A.D. Vision was founded in 1992 by John Ledford
and Matt Greenfield
Japan's Sojitz announced that Japan Content Investments (JCI), an investment group run by Sojitz, Development Bank of Japan, and film distribution company KlockWorx, will contribute money to A.D. Vision, in return for equity in the company. ADV founder John Ledford will remain the majority shareholder and CEO. JCI subsidiary ARM will also contribute money for ADV to use in acquiring new distribution licenses. The investment will allow ADV Films to raise its output of new anime titles, which had dropped in 2006, back to previous levels or above. In return, ADV will assist Sojitz with the acquisition of North American and European content for importation into Japan. According to ADV, they also reportedly have "big plans" for its manga line.
Distribution of Geneon properties
In August 2007, a notice was sent to retailers stating that ADV Films
would be taking over the distribution, marketing, and sales of Geneon
properties in the US as of October 1. In preparation, Geneon USA laid off most of its sales division; however, in September the distribution deal was canceled. Dentsu confirmed that the distribution deal was canceled through a press release on September 21, 2007 with no reasons given except that Geneon and ADV were "unable to reach a mutual agreement.
In June 2006, ADV Films entered in to a partnership with the Japanese Sojitz Corporation
. This was done as a means of acquiring more titles in the Japanese market. From this point on, virtually all titles that ADV acquired were with Sojitz
's help. However, in January 2008, ADV mysteriously removed a large number of titles from their website. All the titles removed were titles acquired since the Sojitz collaboration including Gurren Lagann
, which had test disks sent out with dubbed episodes. As of May 2008, the ownership of these titles has not been confirmed. Gurren Lagann
was re-licensed by Bandai Entertainment
. ADV Films made booth appearances at the Anime Central 2008
convention, but they canceled their planned panel. In July 2008, FUNimation Entertainment
announced the acquisition of thirty of these titles.
- For a list of titles licensed by ADV Films, browse the ADV Films
ADV Films is the original core of the company. ADV Films is the home video
publication arm of A.D. Vision based in Houston, Texas
, specializing in publishing anime
videos, and other live-action
material. In 1996, ADV Films opened its U.K.

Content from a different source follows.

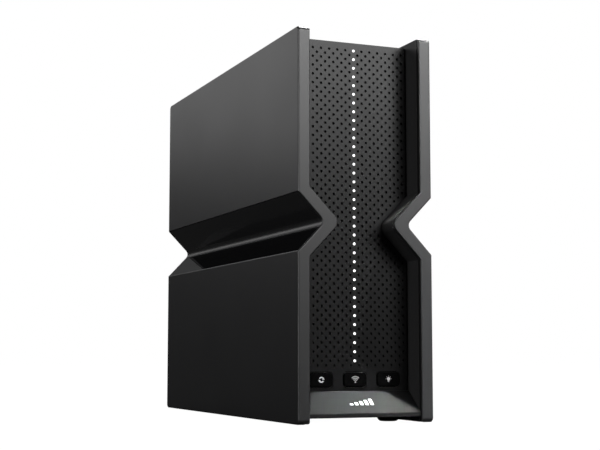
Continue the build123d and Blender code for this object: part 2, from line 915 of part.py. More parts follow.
def make_antenna_leads():
    solids = []
    z = antenna_high - 6.0
    for side, y in antenna_spots:
        start = side * (inner_x - antenna_thickness)
        end = board_face(side) + side * socket_height
        middle = (start + end) / 2
        path = FilletPolyline(
            (start, y, z), (middle, y, z), (middle, y, z - lead_drop), (end, y, z - lead_drop),
            radius=lead_bend,
        )
        profile = Plane(origin=(start, y, z), z_dir=(-side, 0, 0)) * Circle(lead_radius)
        solids.append(sweep(profile, path=path))
    return Compound(children=solids)


right_panel = make_side_panel()
right_liner = make_liner()
right_inlay = make_inlay()

pieces = {
    "right_side_panel": right_panel,
    "left_side_panel": mirrored(right_panel),
    "right_side_liner": right_liner,
    "left_side_liner": mirrored(right_liner),
    "right_waist_inlay": right_inlay,
    "left_waist_inlay": mirrored(right_inlay),
    "top_cover": slotted_cover(cover_low, top_slot_pitch),
    "bottom_cover": make_bottom_cover(),
    "rubber_feet": make_feet(),
    "front_grille": make_front_grille(),
    "grille_backing_plate": make_backing_plate(),
    "light_guide": make_light_guide(),
    "led_strip_board": make_led_strip_board(),
    "status_leds": make_leds(),
    "chin_trim": make_chin(),
    "pairing_button": make_button(button_x[0]),
    "wifi_button": make_button(button_x[1]),
    "light_button": make_button(button_x[2]),
    "button_board": make_button_board(),
    "button_switches": make_button_switches(),
    "rear_panel": make_rear_panel(),
    "case_screws": make_case_screws(),
    "lan_jack_1": make_jack(jack_z[0]),
    "lan_jack_2": make_jack(jack_z[1]),
    "lan_jack_3": make_jack(jack_z[2]),
    "lan_jack_4": make_jack(jack_z[3]),
    "wan_jack": make_jack(jack_z[4]),
    "usb_port": make_usb_port(),
    "power_inlet": make_power_inlet(),
    "coax_connector": make_coax_connector(),
    "coax_insulator": make_coax_insulator(),
    "coax_nut": make_coax_nut(),
    "power_button": make_power_button(),
    "power_switch": make_power_switch(),
    "reset_button": make_reset_button(),
    "reset_switch": make_reset_switch(),
    "main_board": make_main_board(),
    "board_standoffs": make_standoffs(),
    "board_screws": make_board_screws(),
    "heat_sink_left_low": make_heat_sink(-1, low_zone),
    "heat_sink_left_high": make_heat_sink(-1, high_zone),
    "heat_sink_right_low": make_heat_sink(1, low_zone),
    "heat_sink_right_high": make_heat_sink(1, high_zone),
    "chips": chip_row(0.0, chip_height),
    "thermal_pads": chip_row(chip_height, pad_height),
    "tuner_shield_can": make_tuner_can(),
    "wifi_shield_cans": make_wifi_cans(),
    "capacitors": make_capacitors(),
    "line_transformers": make_transformers(),
    "antennas": make_antennas(),
    "antenna_sockets": make_antenna_sockets(),
    "antenna_leads": make_antenna_leads(),
}

for name, shape in pieces.items():
    export_step(shape, "parts/" + name + ".step")
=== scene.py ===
import bpy
import math
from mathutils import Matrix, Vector


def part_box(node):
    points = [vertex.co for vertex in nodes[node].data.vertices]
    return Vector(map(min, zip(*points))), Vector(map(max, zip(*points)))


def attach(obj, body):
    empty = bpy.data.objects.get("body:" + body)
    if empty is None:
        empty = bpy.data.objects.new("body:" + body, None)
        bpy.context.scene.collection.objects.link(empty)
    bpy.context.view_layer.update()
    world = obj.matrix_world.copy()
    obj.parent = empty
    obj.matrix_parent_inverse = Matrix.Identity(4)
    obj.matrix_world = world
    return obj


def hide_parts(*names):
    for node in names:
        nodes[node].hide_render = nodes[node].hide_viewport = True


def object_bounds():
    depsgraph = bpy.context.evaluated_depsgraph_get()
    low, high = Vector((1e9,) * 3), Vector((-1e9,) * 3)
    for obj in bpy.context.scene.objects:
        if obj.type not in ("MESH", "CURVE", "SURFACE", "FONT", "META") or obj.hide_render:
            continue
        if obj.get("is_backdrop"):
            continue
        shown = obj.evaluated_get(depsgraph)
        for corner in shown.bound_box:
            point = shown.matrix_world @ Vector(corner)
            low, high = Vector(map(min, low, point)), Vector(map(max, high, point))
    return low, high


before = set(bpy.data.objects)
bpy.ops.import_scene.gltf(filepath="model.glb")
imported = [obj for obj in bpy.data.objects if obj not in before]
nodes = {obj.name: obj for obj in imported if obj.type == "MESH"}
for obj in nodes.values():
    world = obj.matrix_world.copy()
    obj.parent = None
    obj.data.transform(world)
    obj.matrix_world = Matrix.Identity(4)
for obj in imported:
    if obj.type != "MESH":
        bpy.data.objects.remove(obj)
cad_low, cad_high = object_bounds()
MM = 0.001


# ---- Side panels ----------------------------------------------------------------------
# The two outer mouldings: dark grey satin plastic with a fine even grain, each one skin,
# rims and lips in one piece. They clip over the ribs of the black liners.

def grain_group():
    group = bpy.data.node_groups.new("moulded_grain", "ShaderNodeTree")
    face = group.interface
    for name, value in (("Grain Scale", 2600.0), ("Depth", 0.00001), ("Roughness", 0.4),
                        ("Roughness Swing", 0.06), ("Tint Swing", 0.1)):
        socket = face.new_socket(name=name, in_out="INPUT", socket_type="NodeSocketFloat")
        socket.default_value = value
    face.new_socket(name="Colour", in_out="INPUT", socket_type="NodeSocketColor")
    face.new_socket(name="Colour", in_out="OUTPUT", socket_type="NodeSocketColor")
    face.new_socket(name="Roughness", in_out="OUTPUT", socket_type="NodeSocketFloat")
    face.new_socket(name="Normal", in_out="OUTPUT", socket_type="NodeSocketVector")
    n, l = group.nodes, group.links
    given = n.new("NodeGroupInput")
    out = n.new("NodeGroupOutput")
    place = n.new("ShaderNodeTexCoord")
    fine = n.new("ShaderNodeTexNoise")
    fine.inputs["Detail"].default_value = 3.0
    l.new(place.outputs["Object"], fine.inputs["Vector"])
    l.new(given.outputs["Grain Scale"], fine.inputs["Scale"])
    bump = n.new("ShaderNodeBump")
    bump.inputs["Strength"].default_value = 0.6
    l.new(fine.outputs["Fac"], bump.inputs["Height"])
    l.new(given.outputs["Depth"], bump.inputs["Distance"])
    l.new(bump.outputs["Normal"], out.inputs["Normal"])
    broad = n.new("ShaderNodeTexNoise")
    broad.inputs["Scale"].default_value = 22.0
    broad.inputs["Detail"].default_value = 4.0
    l.new(place.outputs["Object"], broad.inputs["Vector"])
    centred = n.new("ShaderNodeMath")
    centred.operation = "SUBTRACT"
    centred.inputs[1].default_value = 0.5
    l.new(broad.outputs["Fac"], centred.inputs[0])
    rough = n.new("ShaderNodeMath")
    rough.operation = "MULTIPLY_ADD"
    l.new(centred.outputs[0], rough.inputs[0])
    l.new(given.outputs["Roughness Swing"], rough.inputs[1])
    l.new(given.outputs["Roughness"], rough.inputs[2])
    l.new(rough.outputs[0], out.inputs["Roughness"])
    tint = n.new("ShaderNodeMath")
    tint.operation = "MULTIPLY_ADD"
    l.new(centred.outputs[0], tint.inputs[0])
    l.new(given.outputs["Tint Swing"], tint.inputs[1])
    tint.inputs[2].default_value = 1.0
    shade = n.new("ShaderNodeVectorMath")
    shade.operation = "SCALE"
    l.new(given.outputs["Colour"], shade.inputs[0])
    l.new(tint.outputs[0], shade.inputs["Scale"])
    l.new(shade.outputs[0], out.inputs["Colour"])
    return group


grain = grain_group()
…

division, and diversified into the realm of live-action television series, such as Andromeda
, and Japanese films.
The first title to be licensed and released to video was Devil Hunter Yohko. They were the first North American anime licensor to use all-digital video mastering and transfer (specifically D2 digital video tape), and soon began acquiring an extensive library of titles. Initially, titles were released to video with the original Japanese language track and English subtitles added. A few years later, they began dubbing releases to English using their own voice actors. ADV started out using a nearby production studio as their recording facility, but after a few years they were able to open up their own production and recording facility in Houston, as well as a second studio in Austin, Texas. The studios were named Industrial Smoke & Mirrors (IS&M) and Monster Island, respectively. Monster Island closed down permanently in early 2005 and IS&M became known simply as ADV Studios. In more recent years, ADV has also produced dubs of live action Japanese films, as well as doing some work with the video game industry.

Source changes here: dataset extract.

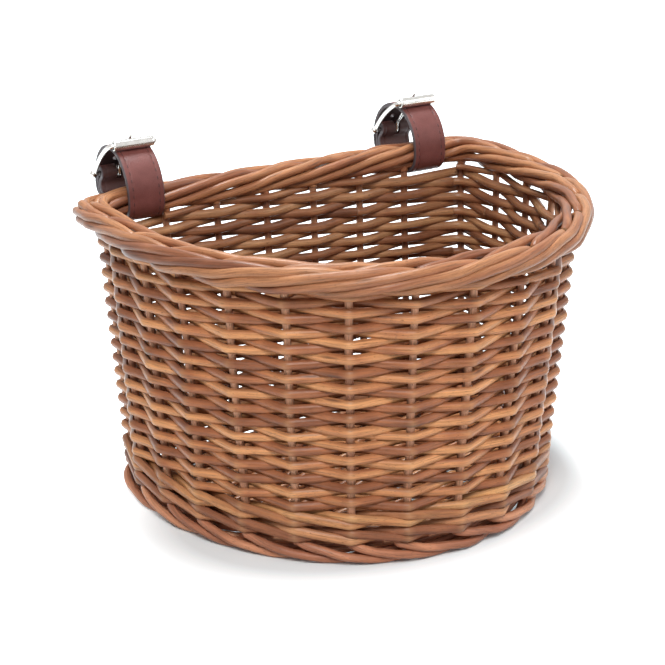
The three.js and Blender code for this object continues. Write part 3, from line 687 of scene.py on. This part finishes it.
# The loop lies in a plane across the handlebar: first column to the back, second up, from the border's centre line.
strapLook = dict(width=20.0, thick=2.4, inner=8.9, loopRadius=22.0, loopLift=3.0, layerGap=0.35, tail=48, cell=0.8,
                 heelAngle=18, rollerAngle=109, pin=1.8, edgeRound=0.75, stitchPitch=3.9, stitchFrom=7.2, groove=0.2,
                 holePitch=11.0, holes=3, holeRoom=3.6, slotAngle=84, slotReach=12, usedHole=90.5, foldRun=19.0,
                 tipRound=9.0, sewnRound=3.0, crown=0.1, stitchHalf=1.25, stitchRise=(-0.3, 0.03, 0.03, -0.3),
                 threadSize=(0.3, 0.22))
buckleLook = dict(wire=2.6, sideGap=1.5, corner=2.4, bow=2.0, rollerThick=5.5, rollerHalf=11.2, prongReach=4.2,
                  prongGap=0.3, prongHalf=1.1, eye=1.95, sides=14, beadOut=0.6, beadHalf=2.1, beadRadius=2.05,
                  rollerSides=28)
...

ADV Films offered a program called Anime ADVocates, which provided free screening material and other promotional content to nearly 3,000 anime clubs in North America. To qualify for the program, the club had to be sponsored by a local high school, college, university, or public library and have at least 10 members. Member clubs were also asked to participate in surveys about the content they received. However, in November 2007, ADV Films put the program on hiatus, then on January 18, 2008 ADV Films announced that the program was being suspended indefinitely due to amount of resources the program needed. They will, however, continue to offer anime clubs screening permission for their titles.
As of July 2008, ADV Films and ARM Corporation transferred the licenses to over 30 different shows into the hands of fellow anime distributor FUNimation Entertainment. Those rights include the home video, broadcast, digital, and merchandising rights in North America and other regions.
Soft Cel Pictures
Soft Cel Pictures was the branch of the company which specialized in the release of hentai
anime titles. This division was shut down in 2005 and most of its titles were acquired by Critical Mass, the hentai division of The Right Stuf International
Anime Network is a cable
channel in North America
dedicated to anime
. The network launched in North America
in late 2002 and was marketed to multi-system operators (MSOs) as both a stand-alone 24-hour linear network and as a VOD
programming service. The Anime Network
is the United States
' first all-anime cable TV
network. On January 4, 2008, Anime Network officially announced that the traditional 24/7 service would cease operations. The network will still offer titles through VOD.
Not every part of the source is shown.